The government's closing of Uighur Online as a way to restrict speech is extremely unwise, because regardless of how much noise was being made on Uighur Online, they are after all still representative, and [the site] advocated for openness, for discussion, for communication, and for learning from Uyghurs in the West (Kazakhs…). Uighur Online's closure stands to be a major watershed; the shutting down of channels that stood for communication and discussion just means that all the more people now will choose to cut themselves off, refuse to communicate, or even choose underground activities. People inland have lost the window which led straight to understanding what Uyghur people are thinking, and now will have no choice but to turn to research papers from those academics in the ivory towers to better understand the public sentiment there.

From Baidu [9] to Bullog [10] to small local BBS forums, the response has been strong, but it too is being silenced. On May 19 this [11] post already had six pages [12] of comments; on May 20 it is somehow now down to just four pages.

What surprises many Uighur Online users is that the website was even properly licensed, the excuse most often used by authorities to shut blogs and BBS websites down. Indeed, the ‘Crowd of Spectators Out of Control’ blogger, who writes about Xinjiang culture, mentions in a post [13] late last month a conversation s/he had with the Uighur Online webmasters, retelling the absurdities the staff there went through recently in trying to report one UO user for inflaming racial hatred within the forums, and being kicked around like a football from police department to police department in Beijing and then back to the local internet supervision office, with none of them willing to address the situation.

Not to be mistaken as a sign of authorities’ unwillingness to punish people for alleged hate speech. Uighur Online's attraction was in that it tolerated occasionally offensive and hateful opinions as valid parts of discussion; its closure, aside from being illegal, now only demonstrates the short-sightedness of those responsible. As with any influential blog or BBS forum in China, Uighur Online's administrators were already in theory forced to censor any language which might alarm authorities. Now, all talks are off.

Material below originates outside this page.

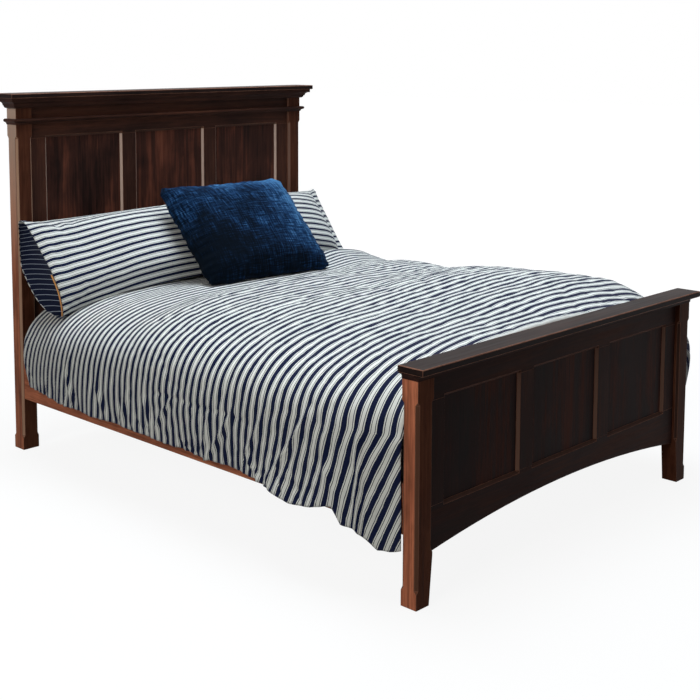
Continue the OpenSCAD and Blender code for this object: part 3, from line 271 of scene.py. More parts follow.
def dress(node_name, material, edge=0.0012, wear_and_highlight=None):
    """Gives a timber or steel piece its finish and eased edges, paler on stained wood by wear and a
    painted highlight.
    """
    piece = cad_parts[node_name]
    for material_slot in piece.material_slots:
        material_slot.material = material
    if edge:
        piece.modifiers.new("joined_corners", "WELD").merge_threshold = 0.00002
        eased_edges = piece.modifiers.new("eased_edges", "BEVEL")
        eased_edges.limit_method = "ANGLE"
        eased_edges.angle_limit = math.radians(28)
        eased_edges.width = edge
        eased_edges.segments = 2
        eased_edges.use_clamp_overlap = False
        # The eased edges take a paler wood: wear and painted highlight.
        if wear_and_highlight:
            piece.data.materials.append(wear_and_highlight)
            eased_edges.material = len(piece.material_slots) - 1


fine_edge = 0.0008
# The posts and side rails are lighter than the boards, to be scaled by their painted side light and
# shade.
post_shades = (0.110, 0.036, 0.020), (0.300, 0.098, 0.052), (0.480, 0.180, 0.095)
# Paler wood for the eased edges: wear and painted highlight.
worn_and_highlight_shades = (0.160, 0.070, 0.045), (0.250, 0.115, 0.075), (0.360, 0.175, 0.115)
# The caps are painted darker than the boards, as painted shade on their tops.
cap_shades = (0.010, 0.006, 0.006), (0.019, 0.011, 0.010), (0.036, 0.018, 0.015)
worn_and_highlight_wood = stained_wood("rubbed_edge_and_highlight", "Z", *worn_and_highlight_shades, offset=31.0)
cap_wood = stained_wood("espresso_cap", "X", *cap_shades, offset=17.0, gloss=0.42, shine=0.03)
rail_wood = stained_wood("espresso_side_rail", "Y", *post_shades, offset=9.0,
                         sides=(1.75, 0.8, 0.0))
# Each post's sides: a painted light level for its sideways faces, a painted shade level for the others
# and the share of painted sheen high up; the right posts are set darker as painted shade.
ends = {
    "headboard": {
        "boards": ((0.030, 0.013, 0.010), (0.058, 0.024, 0.017), (0.110, 0.042, 0.026)),
        "panels": ((0.016, 0.008, 0.007), (0.060, 0.023, 0.017), (0.215, 0.070, 0.042)),
        "posts": {
            "left": {"offset": 13.0, "wear_and_highlight": (0.52, 0.31, 0.21), "sides": (1.50, 0.32, 0.90)},
            "right": {"offset": 35.0, "wear_and_highlight": (0.20, 0.11, 0.08), "sides": (0.55, 0.30, 0.10)}},
        # The chamfers' colours here and in the posts above: wear and painted highlight.
        "upright_wear_and_highlight": (0.62, 0.45, 0.37), "rail_wear_and_highlight": (0.11, 0.055, 0.040),
        "first_panel": 20.0, "shine": 0.05, "rails": ("top_rail", "bottom_rail"),
        "mouldings": ("frieze", "crown_moulding", "bead_moulding")},
    # The footboard's boards and panels are painted darker than the headboard's same wood, as painted
    # shade.
    "footboard": {
        "boards": ((0.016, 0.008, 0.007), (0.030, 0.013, 0.011), (0.064, 0.026, 0.018)),
        "panels": ((0.008, 0.005, 0.005), (0.020, 0.009, 0.008), (0.080, 0.026, 0.017)),
        "posts": {
            "left": {"offset": 24.0, "wear_and_highlight": (0.15, 0.068, 0.042), "sides": (2.15, 0.47, 0.0)},
            "right": {"offset": 39.0, "wear_and_highlight": (0.07, 0.034, 0.025), "sides": (0.40, 0.22, 0.0)}},
        # The footboard's chamfer colours are dimmer, as painted shade.
        "upright_wear_and_highlight": (0.26, 0.14, 0.10), "rail_wear_and_highlight": (0.08, 0.038, 0.028),
        "first_panel": 43.0, "shine": 0.03, "rails": ("top_rail", "arched_rail"),
        "mouldings": ("cove_moulding",)}}
for end, looks in ends.items():
    shine = looks["shine"]
    boards = looks["boards"]
    upright_wood = stained_wood(f"espresso_{end}_uprights", "Z", *boards,
                                wear_and_highlight=looks["upright_wear_and_highlight"], shine=shine)
    cross_wood = stained_wood(f"espresso_{end}_rails", "X", *boards, offset=5.0,
                              wear_and_highlight=looks["rail_wear_and_highlight"], shine=shine)
    moulding_wood = stained_wood(f"espresso_{end}_mouldings", "X", *boards, offset=7.0, shine=shine)
    for side, post_looks in looks["posts"].items():
        post_wood = stained_wood(f"espresso_{end}_{side}_post", "Z", *post_shades, shine=shine,
                                 **post_looks)
        dress(f"{end}_post_{side}", post_wood, wear_and_highlight=worn_and_highlight_wood)
        dress(f"{end}_stile_{side}", upright_wood, fine_edge, worn_and_highlight_wood)
        dress(f"{end}_muntin_{side}", upright_wood, fine_edge, worn_and_highlight_wood)
    for k, place in enumerate(("left", "centre", "right")):
        panel_wood = stained_wood(f"espresso_{end}_{place}_panel", "Z", *looks["panels"],
                                  offset=looks["first_panel"] + 7 * k, shine=shine)
        dress(f"{end}_panel_{place}", panel_wood, 0)
    for name in looks["rails"]:
        dress(f"{end}_{name}", cross_wood, fine_edge, worn_and_highlight_wood)
    for name in looks["mouldings"]:
        dress(f"{end}_{name}", moulding_wood, 0)
    dress(f"{end}_cap", cap_wood, wear_and_highlight=worn_and_highlight_wood)
dress("side_rail_left", rail_wood, wear_and_highlight=worn_and_highlight_wood)
dress("side_rail_right", rail_wood, wear_and_highlight=worn_and_highlight_wood)


# Hidden timber: unstained pine for the ledgers, slats, centre beam and its legs.
# The slats are screwed down, and the legs stand on steel levellers.
sawn_edge = 0.0015
pine_shades = (0.42, 0.25, 0.11), (0.60, 0.40, 0.20), (0.74, 0.54, 0.31)
pine_across = stained_wood("pine_crosswise", "X", *pine_shades, offset=2.0, gloss=0.62)
pine_along = stained_wood("pine_lengthwise", "Y", *pine_shades, offset=4.0, gloss=0.62)
pine_upright = stained_wood("pine_upright", "Z", *pine_shades, offset=6.0, gloss=0.62)
for k in range(7):
    dress(f"slat_{k + 1}", pine_across, sawn_edge)
for k in range(3):
    dress(f"centre_leg_{k + 1}", pine_upright, sawn_edge)
for name in ("centre_beam", "ledger_left", "ledger_right"):
    dress(name, pine_along, sawn_edge)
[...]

Well-known novelist Yao Xinyong [14], who writes on ethnic themes, in an essay published last fall, reprinted now on Gsoms Dong [15]‘s Sohu blog, described Uighur Online as such:

The people who participate in this BBS and post messages are Uyghurs, Han [16]s, Zang [17]s, Kazakhs [18], Hui [19]s, Chaoxian [20]s and others, who come from all corners of the country; the wide variety of topics touched upon there include culture, politics, traditional customs, the economy, literature, anything you'd hope to find; its focus is primarily on Xinjiang, but it also looks to China and the world. In articles and speech, people are candid, free-speaking, even intense, but still relatively sensible, with everyone promoting understanding, earnestly seeking unity between different ethnic groups, and so the website has an exceptionally good vibe to it. This is directly related to the views held by its owners: “we can denounce the government for its faults, criticize the state for its abuses, and expose ethnic groups’ weak points, but in the things you publish here, please respect both your own ethnic group and the motherland, this is the most essential.” Such are the guidelines they have adopted: on one hand amply respecting online freedom of speech, and on the other, continuously deleting senseless threads which damage ethnic unity as well as locking down accounts which repeatedly post these kinds of words.